An important property of many logical systems (including proof systems used in math) is monotonicity: adding axioms doesn't invalidate previously proven theorems. With the formal statement of the no-roots-for-negative-numbers law, we see monotonicity evident in that the law still holds despite the addition of axioms related to complex numbers.
All this goes to show that the discovery of complex numbers didn't show the no-roots-for-negative-numbers law to be false, it revealed and overturned the assumption that all numbers were real and resulted in a clarification of the law.

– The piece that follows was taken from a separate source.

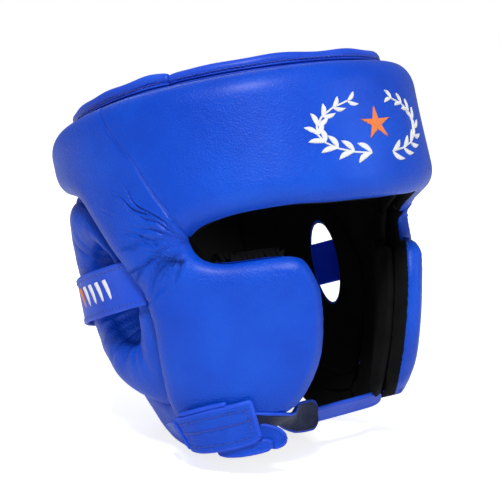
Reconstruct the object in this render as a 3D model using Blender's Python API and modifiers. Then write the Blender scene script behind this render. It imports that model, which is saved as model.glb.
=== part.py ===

outis, regarding your argument with wolf. He's got a point you know. Now I don't mean to say that you're wrong or shouldn't post, but I simply don't know enough physics to understand what you wrote. In fact, when I read 10 lines of the post, I looked back to see if I had clicked on the right thread. A discussion like this if far removed from computers and is largely advanced physics (for me). I'm sure most people on the site do not understand what you posted. Even if you did reply, it's simply a waste of your time because almost no one else understands what you said. It's like you're trying to defend your points in a language I do not understand.
By all means, continue your discussion with COM - now you have someone who understands what you post - but don't misunderstand wolf. You can't blame him when you post something that advanced on a computer forum.
@gregorian: I don't blame Wolf for not understanding my point (if that is indeed what's happening), nor do I misunderstand his points. I take issue with his disrespectful, inflammatory and anti-intellectual attitude he's exhibited.
As for some not getting my points, I accept that. At least I tried, and that (along with the mental stimulation) is what matters most to me.
spyware wrote: OP, it's magic. A wizard did it. Sure, that's what the wizard wants you to think. An imp did all the real work.